The use of illicit drugs in some sports was thought to be "significantly higher" than official statistics showed, it added.

In some cases, players had been administered with drugs not yet approved for human use, the report also said.

The commission found that organised crime syndicates were involved in the distribution of the banned substances - something Mr Clare, the home affairs minister, called particularly serious.

"Links between organised crime and players exposes players to the risk of being co-opted for match-fixing and this investigation has identified one possible example of that and that is currently under investigation," he said.

Because criminal investigations are under way the report does not go into details, our correspondent says.

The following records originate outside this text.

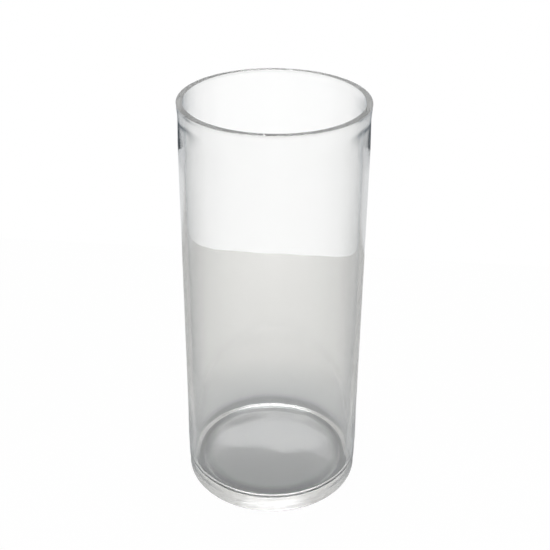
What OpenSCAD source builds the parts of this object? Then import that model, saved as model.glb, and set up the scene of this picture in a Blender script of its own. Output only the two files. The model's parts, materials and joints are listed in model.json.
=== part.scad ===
// Glass cylinder vase: a straight clear tube fused onto a thick glass base with a coved floor.
// Millimetres. The origin is at the centre of the resting plane, and +Z runs up to the mouth.

/* [Cylinder] */
// Height from the resting plane to the top of the lip
vase_h = 300; // [200:5:400]
// Largest outside diameter, at the slight swell above the base
vase_d = 130; // [100:1:160]
// Thickness of the straight wall
wall_t = 4.3; // [3:0.1:6]
// How far the straight wall stands inside the largest radius
wall_inset = 0.3; // [0:0.1:0.6]
// Height of the middle of the swell above the resting plane
swell_z = 30; // [26:1:40]
// Height at which the wall becomes straight
straight_z = 60; // [50:1:80]

/* [Lip] */
// Radius of the fire-polished rounding on both edges of the flat lip
lip_round = 0.6; // [0.3:0.1:1.4]
// How far the lip stands inside the largest radius
lip_inset = 0.2; // [0:0.1:0.6]
// How far the neck under the lip stands inside the largest radius
neck_inset = 0.8; // [0.3:0.1:1.2]
// Distance from the top of the lip down to the middle of the neck
neck_drop = 10; // [6:1:16]
// Distance from the top of the lip down to the straight wall
neck_end_drop = 36; // [24:1:50]

/* [Base] */
// Thickness of the glass floor beside its cove
floor_t = 9.5; // [7:0.5:14]
// Radius of the cove between the floor and the wall
cove_r = 8; // [4:0.5:9]
// How far the fused seam stands inside the largest radius
seam_inset = 0.2; // [0:0.1:0.6]
// Height of the shoulder where the side reaches the seam's radius
shoulder_z = 13.5; // [11:0.5:14]
// How far the waist below the seam stands inside the largest radius
waist_inset = 0.9; // [0.5:0.1:1.5]
// Height of the waist above the resting plane
waist_z = 6; // [4:0.5:7]
// How far the foot stands inside the largest radius
foot_inset = 0.6; // [0:0.1:1]
// Radius of the rounded heel
heel_r = 3; // [0.5:0.1:3.5]
// Width of the flat ring that the vase rests on
ring_w = 6; // [3:0.5:10]
// Depth of the shallow hollow under the base
punt_depth = 0.5; // [0.3:0.1:3]

/* [Hidden] */
$fn = 128;

max_r = vase_d / 2;
bore_r = max_r - wall_inset - wall_t;
lip_r = max_r - lip_inset;
seam_z = floor_t + cove_r;
foot_r = max_r - foot_inset;
ring_out_r = foot_r - heel_r;
punt_r = ring_out_r - ring_w;
punt_sphere_r = (punt_r * punt_r + punt_depth * punt_depth) / (2 * punt_depth);

// Points per blend and per rounded edge
blend_steps = 8;
round_steps = 8;

// Outside of the tube from the seam up to the lip, as [height, inset from the largest radius]
tube_stations = [
    [seam_z, seam_inset],
    [swell_z, 0],
    [straight_z, wall_inset],
    [vase_h - neck_end_drop, wall_inset],
    [vase_h - neck_drop, neck_inset],
    [vase_h - lip_round, lip_inset],
];

// Outside of the base from the heel up to the seam, in the same form
base_stations = [
    [heel_r, foot_inset],
    [waist_z, waist_inset],
    [shoulder_z, seam_inset],
    [seam_z, seam_inset],
];

// Points [radius, height] on an arc about [cx, cz], turning from angle a0 to angle a1
function arc(cx, cz, r, a0, a1) =
    [for (i = [0:round_steps]) let (a = a0 + (a1 - a0) * i / round_steps) [cx + r * cos(a), cz + r * sin(a)]];

// Points [radius, height] from station p to station q on half a cosine wave, without q itself
function blend(p, q) =
    p[1] == q[1] ? [[max_r - p[1], p[0]]] :
    [for (i = [0:blend_steps - 1]) let (t = i / blend_steps)
        [max_r - p[1] - (q[1] - p[1]) * (1 - cos(180 * t)) / 2, p[0] + (q[0] - p[0]) * t]];

// Points through every station in turn, without the last one
function outline(stations) =
    [for (k = [0:len(stations) - 2]) each blend(stations[k], stations[k + 1])];

// The shallow dome of the hollow under the base, from the axis out to the resting ring
function punt_curve() =
    [for (i = [0:round_steps]) let (r = punt_r * i / round_steps)
        [r, punt_depth - punt_sphere_r + sqrt(punt_sphere_r * punt_sphere_r - r * r)]];

// The straight tube with its neck and its flat lip; it stands on the base's upper edge
module glass_cylinder() {
    color([0.90, 0.95, 0.94, 0.35])
    rotate_extrude()
    polygon(concat(
        [[bore_r, seam_z]],
        outline(tube_stations),
        arc(lip_r - lip_round, vase_h - lip_round, lip_round, 0, 90),
        arc(bore_r + lip_round, vase_h - lip_round, lip_round, 90, 180)
    ));
}

// The thick base: flat floor with a cove, waisted side, rounded heel and hollowed underside
module glass_base() {
    color([0.86, 0.92, 0.90, 0.5])
    rotate_extrude()
    polygon(concat(
        punt_curve(),
        arc(ring_out_r, heel_r, heel_r, -90, 0),
        outline(base_stations),
        [[max_r - seam_inset, seam_z]],
        arc(bore_r - cove_r, seam_z, cove_r, 0, -90),
        [[0, floor_t]]
    ));
}

glass_cylinder();
glass_base();
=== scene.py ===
"""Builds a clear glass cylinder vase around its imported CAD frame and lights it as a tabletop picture.

The vase is two pieces of glass, a straight tube and the thick base it is fused onto. Each piece is a
surface of revolution worked out with numpy from the frame's own sizes, with the slight ripple of
drawn glass laid over its inner face. Lengths are in metres unless a name says otherwise.
"""

import json
import logging
import math
from dataclasses import dataclass
from enum import Enum

import bpy
import numpy as np
from mathutils import Matrix, Vector


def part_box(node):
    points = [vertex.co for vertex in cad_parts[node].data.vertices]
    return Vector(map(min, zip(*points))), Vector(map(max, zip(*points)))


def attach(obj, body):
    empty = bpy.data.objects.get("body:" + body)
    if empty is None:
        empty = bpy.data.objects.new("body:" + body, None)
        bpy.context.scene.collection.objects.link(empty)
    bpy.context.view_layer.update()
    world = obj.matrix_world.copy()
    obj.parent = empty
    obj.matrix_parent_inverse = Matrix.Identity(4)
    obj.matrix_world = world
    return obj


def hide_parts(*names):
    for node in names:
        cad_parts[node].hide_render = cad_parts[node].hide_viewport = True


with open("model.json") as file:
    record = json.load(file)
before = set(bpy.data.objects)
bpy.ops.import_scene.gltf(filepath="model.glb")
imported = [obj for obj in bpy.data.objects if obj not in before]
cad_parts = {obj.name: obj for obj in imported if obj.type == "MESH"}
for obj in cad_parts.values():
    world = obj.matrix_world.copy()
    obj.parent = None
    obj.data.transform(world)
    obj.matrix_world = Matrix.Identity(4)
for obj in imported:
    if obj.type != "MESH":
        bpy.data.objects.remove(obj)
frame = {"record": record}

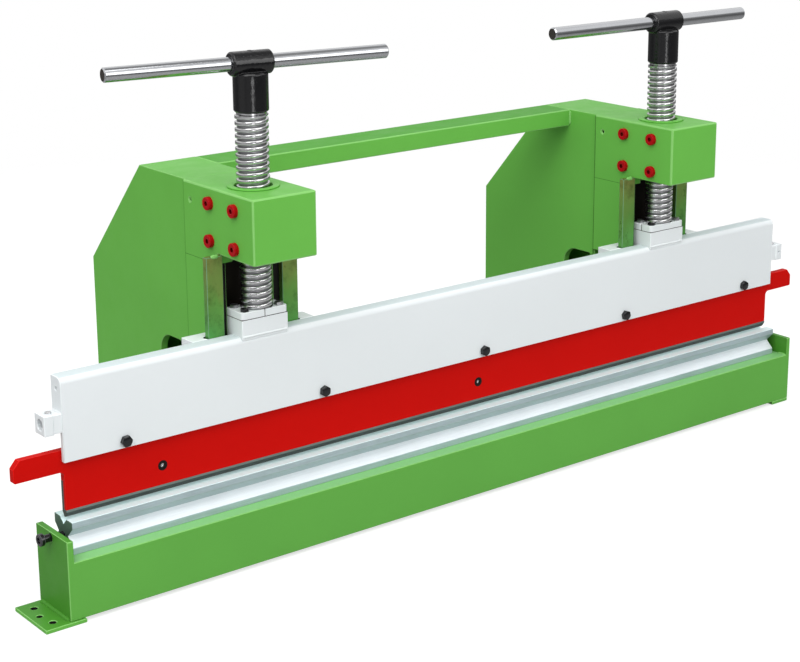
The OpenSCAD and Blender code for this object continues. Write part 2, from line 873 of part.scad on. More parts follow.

The Aussie rules Australian Football League (AFL) and the National Rugby League (NRL) have said they are already working with the commission.

Media caption,

Sports Minister Kate Lundy: "If you want to cheat, we will catch you"

"We've worked with the crime commission in the last week or so and information has come forward for NRL specifically that affects more than one player and more than one club," Australian Rugby League Commission chief Dave Smith said.

Earlier this week AFL club Essendon asked Australia's anti-doping authorities to investigate supplements administered to players last season.

Sports Minister Kate Lundy said sports organisations would be encouraged to establish "integrity units" and engage the Australian Sports Anti-Doping Agency and law enforcement agencies to root out the problems.

"If you want to cheat, we will catch you, if you want to fix a match, we will catch you," Ms Lundy said.

The report said there were "clear parallels" between what had been discovered in Australia and the US Anti-Doping Agency investigation into disgraced Tour de France cyclist Lance Armstrong.

It said the links underlined "the trans-national threat posed by doping to professional sport".

"The difference is that the Australian threat is current, crosses sporting codes and is evolving," it concluded.

Mr Fahey, himself a former Australian politician, said he had found the report alarming and that it showed "how deep this problem is".

"But I have to say I'm not surprised. It seems to be a history in sport that you'll address these issues only when something surfaces and you'll try to avoid it until that time, and that was the case in the Olympic movement with doping," he told ABC News in Australia.

"It was the case in cycling, which we've seen so much of in recent times, and now sadly it's the case it seems here in Australia."